**Dataset content**
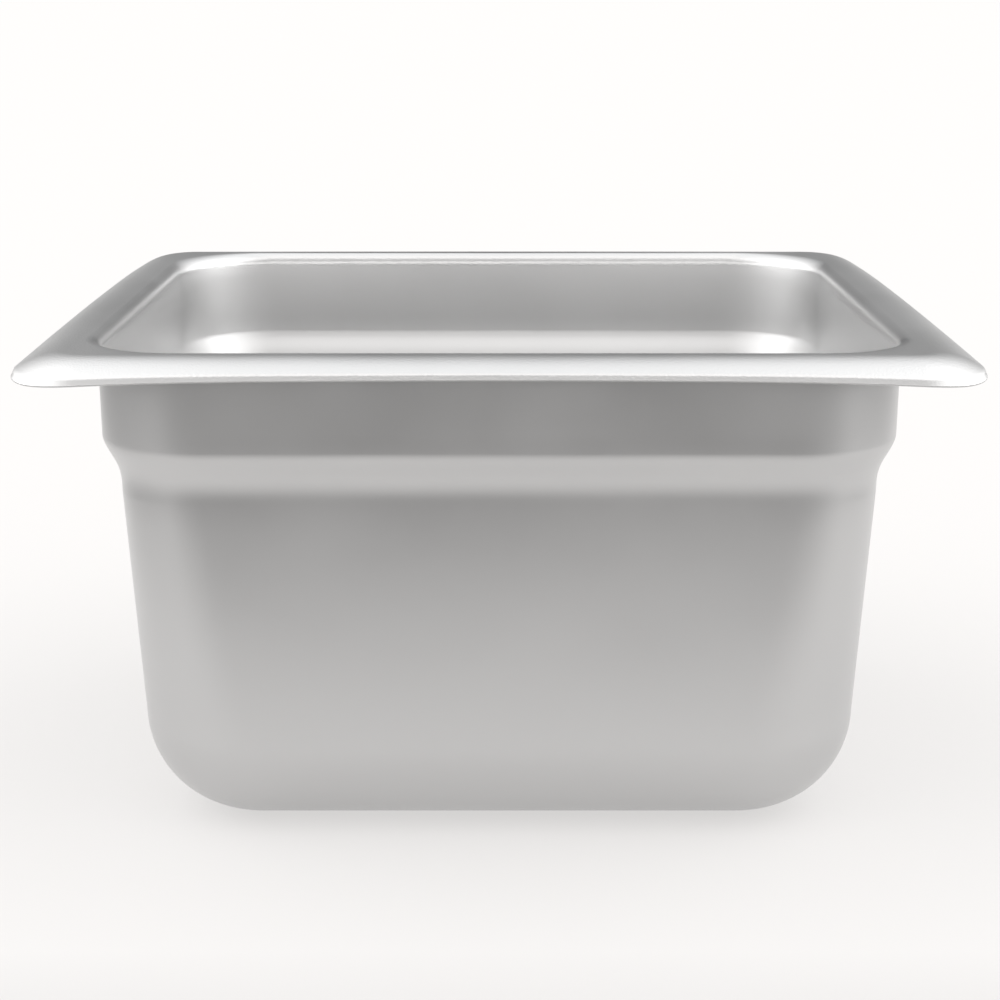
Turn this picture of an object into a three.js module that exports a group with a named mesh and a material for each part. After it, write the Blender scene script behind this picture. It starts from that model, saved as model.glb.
---
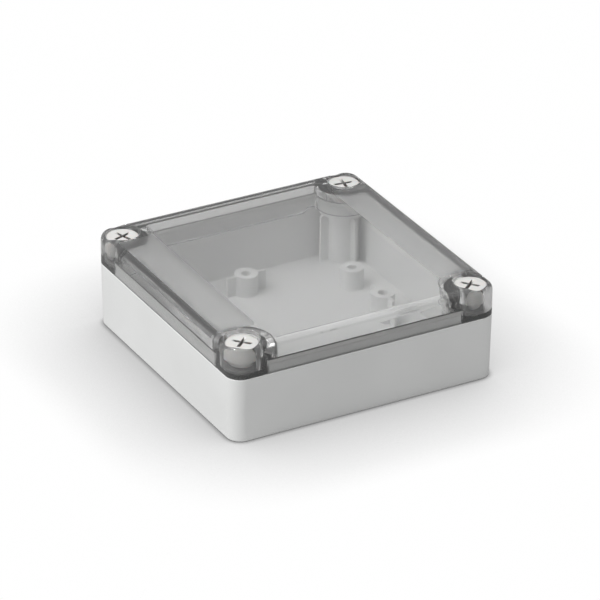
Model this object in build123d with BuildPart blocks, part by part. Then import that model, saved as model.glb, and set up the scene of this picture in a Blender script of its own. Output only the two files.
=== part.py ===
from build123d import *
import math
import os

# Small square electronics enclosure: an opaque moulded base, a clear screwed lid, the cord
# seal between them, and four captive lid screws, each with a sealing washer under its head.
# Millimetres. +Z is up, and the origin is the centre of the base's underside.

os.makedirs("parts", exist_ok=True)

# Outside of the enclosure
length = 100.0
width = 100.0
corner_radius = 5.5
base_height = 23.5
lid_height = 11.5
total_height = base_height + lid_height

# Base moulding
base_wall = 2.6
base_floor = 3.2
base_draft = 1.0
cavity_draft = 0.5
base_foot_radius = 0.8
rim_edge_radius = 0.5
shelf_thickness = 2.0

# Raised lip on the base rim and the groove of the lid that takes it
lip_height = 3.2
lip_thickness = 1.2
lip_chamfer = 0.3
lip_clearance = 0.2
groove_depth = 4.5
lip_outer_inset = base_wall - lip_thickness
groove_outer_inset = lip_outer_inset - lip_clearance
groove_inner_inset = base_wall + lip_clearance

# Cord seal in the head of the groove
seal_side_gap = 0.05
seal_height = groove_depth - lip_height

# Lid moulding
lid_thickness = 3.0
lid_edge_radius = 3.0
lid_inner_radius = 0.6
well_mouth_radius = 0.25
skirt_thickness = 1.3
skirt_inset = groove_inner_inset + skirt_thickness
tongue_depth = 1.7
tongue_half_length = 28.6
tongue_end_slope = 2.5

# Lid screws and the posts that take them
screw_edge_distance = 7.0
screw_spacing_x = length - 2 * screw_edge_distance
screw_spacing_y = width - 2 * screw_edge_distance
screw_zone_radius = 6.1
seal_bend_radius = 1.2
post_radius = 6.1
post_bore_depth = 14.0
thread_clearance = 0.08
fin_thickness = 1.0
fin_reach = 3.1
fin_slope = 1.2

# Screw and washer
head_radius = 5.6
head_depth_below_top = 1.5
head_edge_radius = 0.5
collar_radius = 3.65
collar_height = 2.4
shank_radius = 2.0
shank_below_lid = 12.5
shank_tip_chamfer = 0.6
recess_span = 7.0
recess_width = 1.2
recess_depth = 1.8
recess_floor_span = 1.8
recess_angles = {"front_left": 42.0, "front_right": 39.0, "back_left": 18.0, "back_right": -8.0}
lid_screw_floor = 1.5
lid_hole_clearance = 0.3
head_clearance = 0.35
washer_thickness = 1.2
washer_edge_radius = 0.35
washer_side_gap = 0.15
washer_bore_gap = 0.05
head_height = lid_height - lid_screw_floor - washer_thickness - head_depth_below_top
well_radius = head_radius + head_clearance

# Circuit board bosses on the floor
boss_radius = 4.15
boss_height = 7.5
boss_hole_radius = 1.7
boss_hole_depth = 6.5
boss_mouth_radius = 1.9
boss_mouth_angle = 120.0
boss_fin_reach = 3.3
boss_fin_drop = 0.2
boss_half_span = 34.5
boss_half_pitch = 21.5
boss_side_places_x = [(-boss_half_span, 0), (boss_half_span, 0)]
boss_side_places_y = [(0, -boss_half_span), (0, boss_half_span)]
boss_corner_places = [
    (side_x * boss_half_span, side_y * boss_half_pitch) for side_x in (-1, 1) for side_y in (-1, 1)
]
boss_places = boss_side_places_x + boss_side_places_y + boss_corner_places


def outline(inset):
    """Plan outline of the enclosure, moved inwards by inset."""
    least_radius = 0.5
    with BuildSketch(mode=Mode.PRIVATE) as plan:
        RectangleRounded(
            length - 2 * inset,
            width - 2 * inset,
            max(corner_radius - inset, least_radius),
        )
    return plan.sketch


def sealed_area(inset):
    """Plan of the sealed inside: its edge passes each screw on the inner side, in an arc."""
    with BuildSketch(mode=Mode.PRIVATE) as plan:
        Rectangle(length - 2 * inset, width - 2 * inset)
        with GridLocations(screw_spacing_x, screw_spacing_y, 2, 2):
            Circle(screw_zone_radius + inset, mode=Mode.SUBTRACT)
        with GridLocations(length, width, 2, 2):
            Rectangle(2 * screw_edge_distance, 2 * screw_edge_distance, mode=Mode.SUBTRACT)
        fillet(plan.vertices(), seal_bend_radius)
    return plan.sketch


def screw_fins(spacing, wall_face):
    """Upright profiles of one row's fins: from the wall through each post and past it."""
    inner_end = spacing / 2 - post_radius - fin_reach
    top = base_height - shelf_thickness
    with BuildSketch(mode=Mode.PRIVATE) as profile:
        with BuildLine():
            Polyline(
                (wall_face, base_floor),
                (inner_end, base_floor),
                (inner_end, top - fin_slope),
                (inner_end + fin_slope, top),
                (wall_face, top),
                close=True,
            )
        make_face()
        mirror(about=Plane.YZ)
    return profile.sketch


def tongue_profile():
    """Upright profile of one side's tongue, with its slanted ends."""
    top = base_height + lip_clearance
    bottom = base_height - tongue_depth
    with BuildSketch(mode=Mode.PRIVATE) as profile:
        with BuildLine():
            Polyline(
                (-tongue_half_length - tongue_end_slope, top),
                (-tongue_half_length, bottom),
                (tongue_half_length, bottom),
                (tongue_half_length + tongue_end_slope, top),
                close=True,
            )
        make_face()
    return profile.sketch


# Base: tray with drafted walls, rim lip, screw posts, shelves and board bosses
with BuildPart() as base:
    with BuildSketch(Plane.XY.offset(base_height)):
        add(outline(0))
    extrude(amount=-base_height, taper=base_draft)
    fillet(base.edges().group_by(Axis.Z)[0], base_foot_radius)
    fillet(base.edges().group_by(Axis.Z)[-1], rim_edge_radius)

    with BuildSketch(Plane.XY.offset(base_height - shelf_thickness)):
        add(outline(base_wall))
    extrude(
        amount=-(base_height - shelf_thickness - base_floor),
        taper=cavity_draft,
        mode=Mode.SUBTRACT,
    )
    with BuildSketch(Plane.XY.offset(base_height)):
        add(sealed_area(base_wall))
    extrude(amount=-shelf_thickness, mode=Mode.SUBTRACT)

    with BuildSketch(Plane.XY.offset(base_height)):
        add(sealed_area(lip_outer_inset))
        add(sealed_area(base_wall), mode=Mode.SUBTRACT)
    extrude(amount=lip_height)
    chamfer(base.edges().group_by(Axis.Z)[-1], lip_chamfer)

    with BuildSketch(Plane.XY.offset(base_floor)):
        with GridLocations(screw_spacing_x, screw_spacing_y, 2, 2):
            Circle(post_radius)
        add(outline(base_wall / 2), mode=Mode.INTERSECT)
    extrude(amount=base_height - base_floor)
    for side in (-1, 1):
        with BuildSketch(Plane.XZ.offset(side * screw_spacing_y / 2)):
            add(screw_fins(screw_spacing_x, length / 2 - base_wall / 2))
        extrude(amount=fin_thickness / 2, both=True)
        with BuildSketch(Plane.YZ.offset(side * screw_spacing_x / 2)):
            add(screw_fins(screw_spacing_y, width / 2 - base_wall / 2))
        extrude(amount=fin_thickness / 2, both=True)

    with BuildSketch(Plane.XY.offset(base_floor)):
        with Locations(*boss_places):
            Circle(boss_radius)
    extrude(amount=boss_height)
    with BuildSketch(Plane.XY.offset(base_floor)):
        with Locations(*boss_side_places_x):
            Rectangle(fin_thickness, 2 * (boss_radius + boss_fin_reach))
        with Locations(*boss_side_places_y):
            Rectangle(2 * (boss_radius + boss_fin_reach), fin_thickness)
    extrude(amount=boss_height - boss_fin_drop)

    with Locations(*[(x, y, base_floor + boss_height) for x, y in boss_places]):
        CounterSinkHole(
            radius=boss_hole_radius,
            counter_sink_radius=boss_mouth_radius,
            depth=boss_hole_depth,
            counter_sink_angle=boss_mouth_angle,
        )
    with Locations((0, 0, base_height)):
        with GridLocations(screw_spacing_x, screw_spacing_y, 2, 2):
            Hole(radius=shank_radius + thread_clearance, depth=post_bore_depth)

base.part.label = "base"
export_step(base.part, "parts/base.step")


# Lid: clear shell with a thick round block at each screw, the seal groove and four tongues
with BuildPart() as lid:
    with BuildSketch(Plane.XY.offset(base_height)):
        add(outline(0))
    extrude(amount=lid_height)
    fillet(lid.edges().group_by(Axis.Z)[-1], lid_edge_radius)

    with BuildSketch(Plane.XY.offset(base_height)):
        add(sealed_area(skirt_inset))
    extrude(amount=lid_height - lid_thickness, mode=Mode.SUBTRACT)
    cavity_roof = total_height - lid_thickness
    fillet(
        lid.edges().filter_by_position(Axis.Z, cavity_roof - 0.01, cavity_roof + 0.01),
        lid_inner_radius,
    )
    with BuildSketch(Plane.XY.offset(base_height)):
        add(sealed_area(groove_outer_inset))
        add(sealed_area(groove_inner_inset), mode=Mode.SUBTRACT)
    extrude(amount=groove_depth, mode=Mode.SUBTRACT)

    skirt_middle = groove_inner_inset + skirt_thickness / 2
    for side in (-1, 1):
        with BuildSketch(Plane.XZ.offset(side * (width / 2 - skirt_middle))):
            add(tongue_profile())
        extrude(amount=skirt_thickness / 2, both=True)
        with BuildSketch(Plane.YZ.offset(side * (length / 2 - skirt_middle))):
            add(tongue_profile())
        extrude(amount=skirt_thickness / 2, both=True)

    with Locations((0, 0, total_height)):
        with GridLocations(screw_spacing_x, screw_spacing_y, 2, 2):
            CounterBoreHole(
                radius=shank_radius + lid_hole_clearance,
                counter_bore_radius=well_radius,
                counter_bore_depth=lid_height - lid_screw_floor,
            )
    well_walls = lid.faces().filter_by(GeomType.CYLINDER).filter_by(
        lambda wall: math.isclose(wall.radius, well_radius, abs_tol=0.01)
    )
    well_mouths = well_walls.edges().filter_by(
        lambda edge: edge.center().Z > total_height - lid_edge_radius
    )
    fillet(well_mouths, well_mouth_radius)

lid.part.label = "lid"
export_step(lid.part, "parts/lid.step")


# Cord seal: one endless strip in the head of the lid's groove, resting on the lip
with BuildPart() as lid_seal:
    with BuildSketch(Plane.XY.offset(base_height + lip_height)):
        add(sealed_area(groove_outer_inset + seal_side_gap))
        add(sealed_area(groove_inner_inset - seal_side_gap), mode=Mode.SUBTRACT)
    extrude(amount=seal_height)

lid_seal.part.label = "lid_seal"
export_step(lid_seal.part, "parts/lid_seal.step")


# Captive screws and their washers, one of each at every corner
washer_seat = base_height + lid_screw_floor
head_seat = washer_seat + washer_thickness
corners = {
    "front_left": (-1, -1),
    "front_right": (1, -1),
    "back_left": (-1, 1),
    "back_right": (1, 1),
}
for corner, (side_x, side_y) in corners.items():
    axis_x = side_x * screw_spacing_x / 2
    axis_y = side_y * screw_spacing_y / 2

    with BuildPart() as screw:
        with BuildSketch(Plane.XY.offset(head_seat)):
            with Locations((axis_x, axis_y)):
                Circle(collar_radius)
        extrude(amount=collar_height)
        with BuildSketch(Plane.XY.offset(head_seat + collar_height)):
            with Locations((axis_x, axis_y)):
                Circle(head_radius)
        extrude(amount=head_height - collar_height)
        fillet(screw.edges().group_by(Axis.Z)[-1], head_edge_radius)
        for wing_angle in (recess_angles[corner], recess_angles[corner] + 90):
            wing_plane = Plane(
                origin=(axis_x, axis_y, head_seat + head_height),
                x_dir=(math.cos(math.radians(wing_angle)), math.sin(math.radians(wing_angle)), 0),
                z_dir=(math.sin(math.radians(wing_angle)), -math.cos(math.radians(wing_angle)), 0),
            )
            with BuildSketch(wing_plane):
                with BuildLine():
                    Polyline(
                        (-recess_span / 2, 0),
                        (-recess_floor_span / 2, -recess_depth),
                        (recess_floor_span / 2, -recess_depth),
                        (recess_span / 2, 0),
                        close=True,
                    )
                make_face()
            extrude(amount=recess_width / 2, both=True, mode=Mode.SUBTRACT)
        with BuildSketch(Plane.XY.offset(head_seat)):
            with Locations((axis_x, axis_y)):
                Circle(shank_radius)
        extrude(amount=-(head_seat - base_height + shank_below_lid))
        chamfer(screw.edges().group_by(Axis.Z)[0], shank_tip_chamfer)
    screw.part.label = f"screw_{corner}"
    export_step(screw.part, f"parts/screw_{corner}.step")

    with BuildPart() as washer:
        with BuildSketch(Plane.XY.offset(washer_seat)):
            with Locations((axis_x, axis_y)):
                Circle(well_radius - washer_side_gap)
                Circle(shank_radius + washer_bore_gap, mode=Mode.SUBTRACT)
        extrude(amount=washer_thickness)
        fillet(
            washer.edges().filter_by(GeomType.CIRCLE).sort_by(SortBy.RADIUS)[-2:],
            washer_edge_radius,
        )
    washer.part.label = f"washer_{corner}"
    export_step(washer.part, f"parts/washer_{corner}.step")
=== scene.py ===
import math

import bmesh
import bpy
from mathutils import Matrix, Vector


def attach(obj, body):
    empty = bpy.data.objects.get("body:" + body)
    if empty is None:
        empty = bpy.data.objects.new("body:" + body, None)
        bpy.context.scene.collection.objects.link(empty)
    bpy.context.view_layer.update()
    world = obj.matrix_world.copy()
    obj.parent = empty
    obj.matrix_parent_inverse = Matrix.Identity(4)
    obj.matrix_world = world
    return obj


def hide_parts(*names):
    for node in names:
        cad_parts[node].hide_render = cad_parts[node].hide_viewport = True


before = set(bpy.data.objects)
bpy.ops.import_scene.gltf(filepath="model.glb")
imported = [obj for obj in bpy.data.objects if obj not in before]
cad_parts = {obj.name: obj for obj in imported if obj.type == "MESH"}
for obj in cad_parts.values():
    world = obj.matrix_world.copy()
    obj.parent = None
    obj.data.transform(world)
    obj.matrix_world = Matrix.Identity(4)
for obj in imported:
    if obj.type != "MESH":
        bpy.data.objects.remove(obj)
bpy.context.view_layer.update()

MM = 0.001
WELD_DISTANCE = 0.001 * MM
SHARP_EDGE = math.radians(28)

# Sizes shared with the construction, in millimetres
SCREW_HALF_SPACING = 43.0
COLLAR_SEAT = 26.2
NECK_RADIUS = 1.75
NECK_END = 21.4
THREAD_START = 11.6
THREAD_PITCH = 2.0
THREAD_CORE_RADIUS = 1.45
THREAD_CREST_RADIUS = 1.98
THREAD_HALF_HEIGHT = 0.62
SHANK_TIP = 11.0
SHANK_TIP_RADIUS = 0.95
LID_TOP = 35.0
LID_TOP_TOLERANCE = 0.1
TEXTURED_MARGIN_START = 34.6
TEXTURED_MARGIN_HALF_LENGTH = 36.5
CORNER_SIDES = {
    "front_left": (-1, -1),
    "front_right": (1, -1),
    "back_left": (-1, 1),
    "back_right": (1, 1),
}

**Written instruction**
Return exactly the lines from the line that has "extrude(amount=washer_thickness)" to the line that has "cad_parts[node].hide_render = cad_parts[node].hide_viewport", both of them included.

**Response**
        extrude(amount=washer_thickness)
        fillet(
            washer.edges().filter_by(GeomType.CIRCLE).sort_by(SortBy.RADIUS)[-2:],
            washer_edge_radius,
        )
    washer.part.label = f"washer_{corner}"
    export_step(washer.part, f"parts/washer_{corner}.step")
=== scene.py ===
import math

import bmesh
import bpy
from mathutils import Matrix, Vector


def attach(obj, body):
    empty = bpy.data.objects.get("body:" + body)
    if empty is None:
        empty = bpy.data.objects.new("body:" + body, None)
        bpy.context.scene.collection.objects.link(empty)
    bpy.context.view_layer.update()
    world = obj.matrix_world.copy()
    obj.parent = empty
    obj.matrix_parent_inverse = Matrix.Identity(4)
    obj.matrix_world = world
    return obj


def hide_parts(*names):
    for node in names:
        cad_parts[node].hide_render = cad_parts[node].hide_viewport = True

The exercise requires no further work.